We may be seeing another version of the Wii Fit soon, if the new Nintendo controller patent that was just filed with the Japan Patent Office today is any indication.
The patent was spotted by a NeoGAF user by the name of Rösti, who then posted the details to a forum thread. The controller, which for now does not have a name, appears to be a horseshoe-shaped hollow body crafted from aluminum.
The inventors of the new Nintendo controller are named as Ryoji Kuroda, Shinji Yamamoto, and Yoshito Yamada. Two of the three (Kuroda and Yamamoto) have prior connections to Nintendo and had filed multiple patents with them, all involving Nintendo controllers. Yamamoto has also worked with Panasonic, while Yamada has a number of patents in various technology fields.

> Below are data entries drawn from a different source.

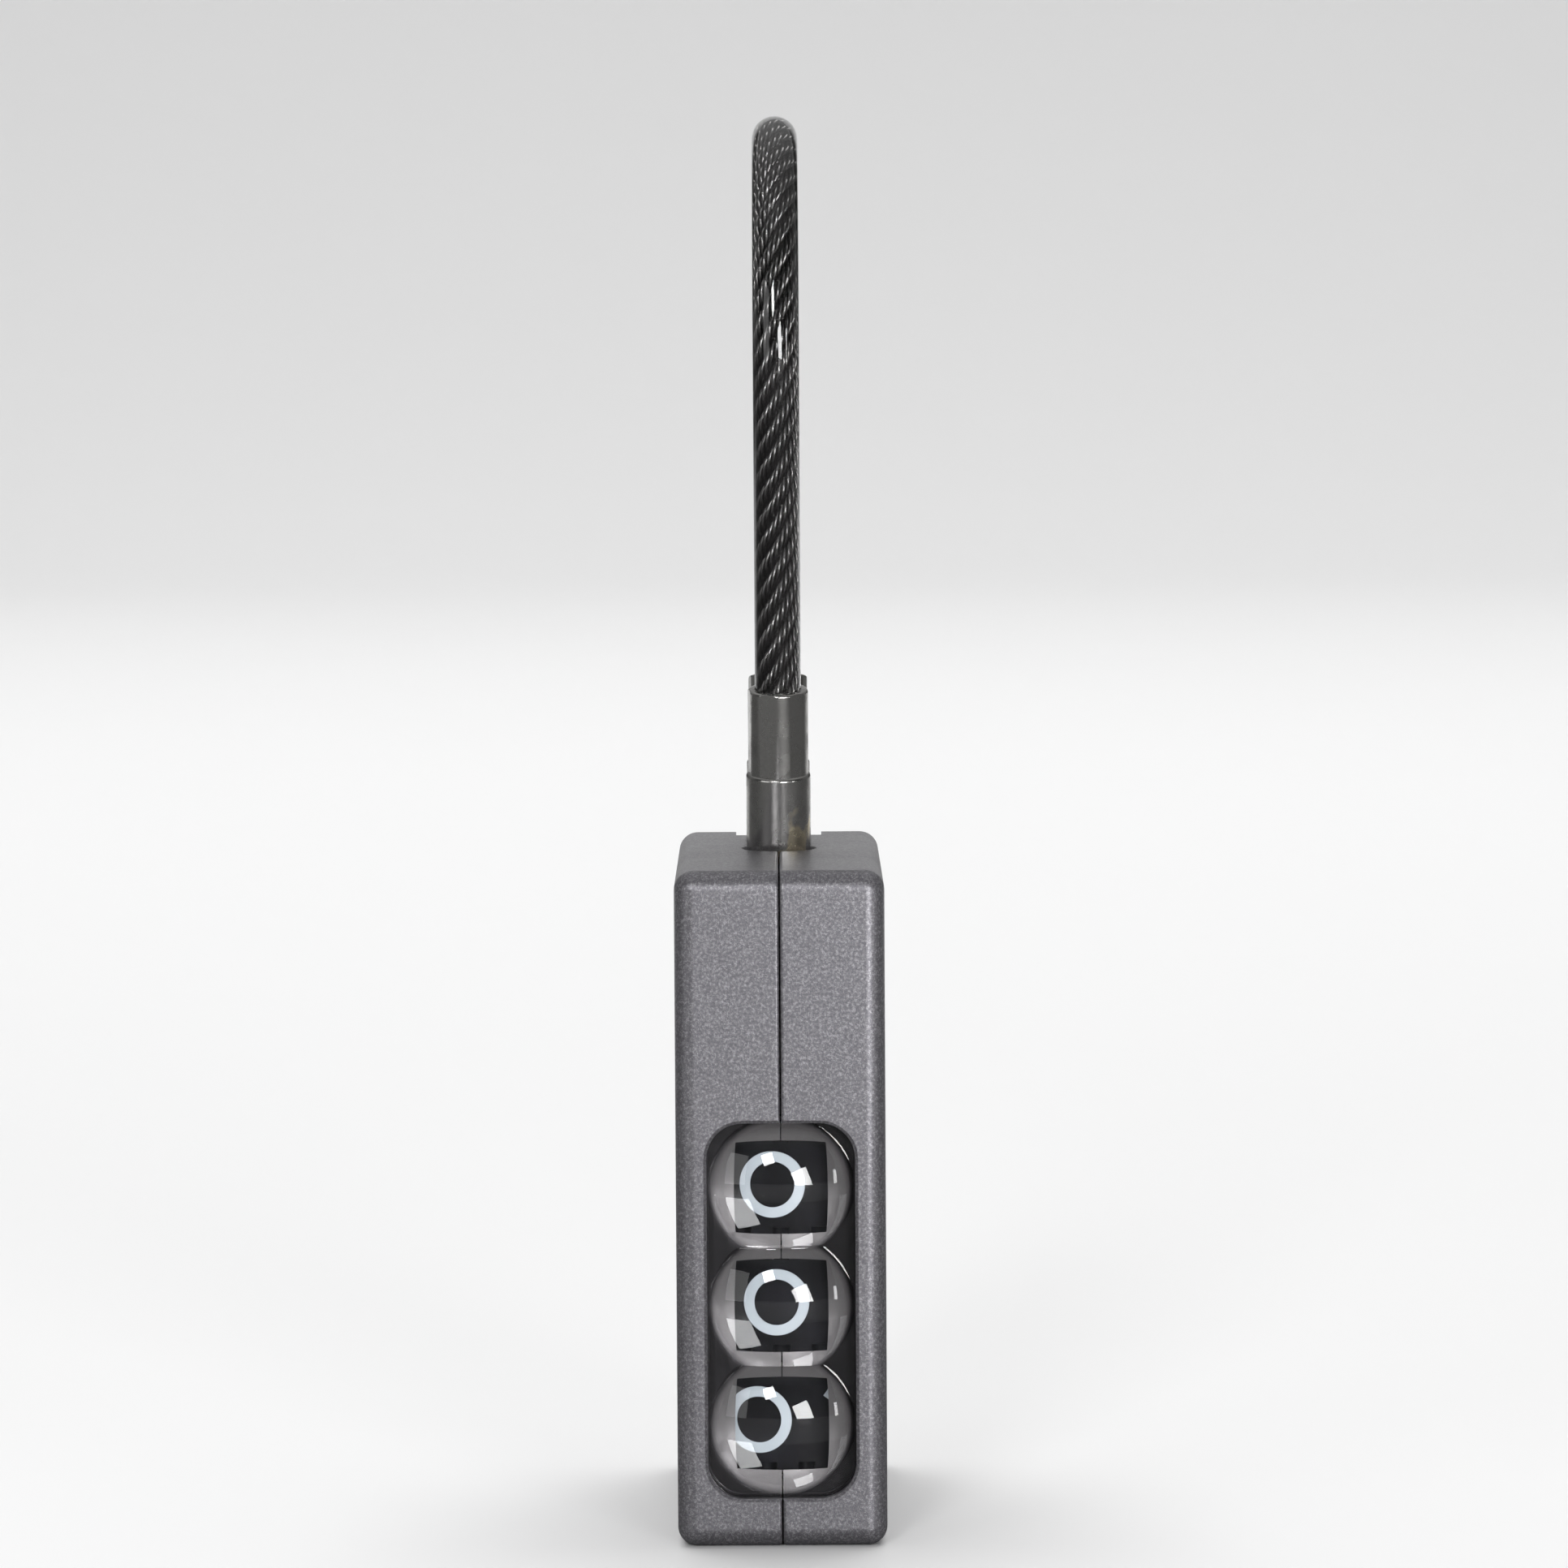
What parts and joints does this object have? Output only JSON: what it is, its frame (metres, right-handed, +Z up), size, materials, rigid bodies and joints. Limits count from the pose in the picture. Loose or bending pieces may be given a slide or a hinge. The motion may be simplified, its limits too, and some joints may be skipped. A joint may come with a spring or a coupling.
{
  "type": "cable lock",
  "caption": "Compact combination lock with a numbered dial column under a magnifier and a flexible wire-rope loop out of its top.",
  "frame": {"origin": "middle of the underside of the case", "axes": "+Z up towards the cable loop, -Y out of the edge with the dial window, +X across the narrow edge"},
  "size_m": [0.014, 0.0387, 0.0955],
  "materials": {
    "case_paint": "satin metallic paint",
    "clear_acrylic": "clear moulded acrylic",
    "dial_black": "black with white numbers",
    "nickel_plate": "nickel over brass, worn",
    "hard_steel": "turned steel",
    "spring_steel": "drawn wire and strip",
    "core_brass": "machined",
    "natural_nylon": "moulded",
    "clear_jacket": "smoke-clear jacket over dark wire rope"
  },
  "bodies": {
    "case": {"housing_left": "case_paint", "housing_right": "case_paint", "case_rivets": "case_paint", "magnifier_strip": "clear_acrylic", "dial_spacers": "natural_nylon", "detent_spring": "spring_steel", "spindle_spring": "spring_steel", "latch_spring": "spring_steel", "anchor_pin": "hard_steel", "anchor_ferrule": "nickel_plate", "cable": "clear_jacket", "core_sleeve": "nickel_plate", "reset_spring": "spring_steel"},
    "dial_lower": {"dial_lower": "dial_black", "clutch_sleeve_lower": "hard_steel"},
    "dial_middle": {"dial_middle": "dial_black", "clutch_sleeve_middle": "hard_steel"},
    "dial_upper": {"dial_upper": "dial_black", "clutch_sleeve_upper": "hard_steel"},
    "spindle": {"spindle": "hard_steel"},
    "latch": {"latch_plate": "hard_steel"},
    "plug": {"plug_pin": "hard_steel", "plug_ferrule": "nickel_plate"},
    "key": {"key_core": "core_brass", "key_wafers": "core_brass", "key_cam": "hard_steel", "core_clip": "spring_steel"},
    "reset": {"reset_plunger": "natural_nylon"}
  },
  "joints": [
    {"name": "dial_lower_turn", "type": "hinge", "parent": "case", "child": "dial_lower", "pos_m": [0, -0.0067, 0.0081], "axis": [0, 0, 1], "continuous": true},
    {"name": "dial_middle_turn", "type": "hinge", "parent": "case", "child": "dial_middle", "pos_m": [0, -0.0067, 0.01605], "axis": [0, 0, 1], "continuous": true},
    {"name": "dial_upper_turn", "type": "hinge", "parent": "case", "child": "dial_upper", "pos_m": [0, -0.0067, 0.024], "axis": [0, 0, 1], "continuous": true},
    {"name": "spindle_shift", "type": "slide", "parent": "case", "child": "spindle", "axis": [0, 0, 1], "range_m": [0, 0.002], "deforming": ["spindle_spring"]},
    {"name": "latch_shift", "type": "slide", "parent": "case", "child": "latch", "axis": [0, -1, 0], "range_m": [0, 0.0008], "deforming": ["latch_spring"]},
    {"name": "plug_pull", "type": "slide", "parent": "case", "child": "plug", "axis": [0, -0.1736, 0.9848], "range_m": [0, 0.012], "deforming": ["cable"]},
    {"name": "key_turn", "type": "hinge", "parent": "case", "child": "key", "pos_m": [0, 0.009, 0.015], "axis": [1, 0, 0], "range_deg": [-90, 0]},
    {"name": "reset_press", "type": "slide", "parent": "case", "child": "reset", "axis": [0, 0, 1], "range_m": [0, 0.0008], "stiffness_N_per_m": 300, "deforming": ["reset_spring"]}
  ],
  "couplings": [
    {"joint": "latch_shift", "follows": "spindle_shift", "ratio": 0.4}
  ]
}
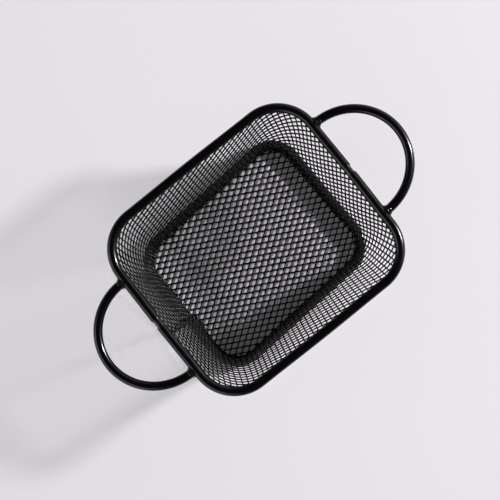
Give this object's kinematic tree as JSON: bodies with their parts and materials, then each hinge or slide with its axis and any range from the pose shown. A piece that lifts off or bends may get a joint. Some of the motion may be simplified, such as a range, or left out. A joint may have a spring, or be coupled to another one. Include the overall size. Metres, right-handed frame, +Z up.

According to the patent’s abstract (explaining what the controller is and will do):
A training implement (10) comprises a hollow body (12) formed from an aluminum alloy. The body is configured from two grips (12a) provided facing each other across a space, and a connecting section (12b) connecting the two grips. A load sensor (16) is disposed in the connecting section inside the body. The load sensor is a load cell, the strain gauge is bonded on the inside of the body, and the portion of the body to which the strain gauge is bonded functions as a strain element. Consequently, when a user applies force so as to bring the two grips towards each other or applies force so as to separate the two grips, the load thereof is detected by the load sensor.
We don’t really know what the controller will be used for; its shape doesn’t point to a controller intended for regular play, so it may be a sort of peripheral controller much like the original Wii’s old steering wheel controller, which can be helpful when playing racing games such as Mario Kart or another game like it.
There’s also the possibility of the new Nintendo controller coming out not for the Wii U, but for the Nintendo NX. The NX is more likely, due to the fact that Nintendo will most likely be phasing the Wii U out via price drops and a gradual drop in production. An Amiibo reader has already had its patent revealed to the internet, so what’s to stop more from doing the same?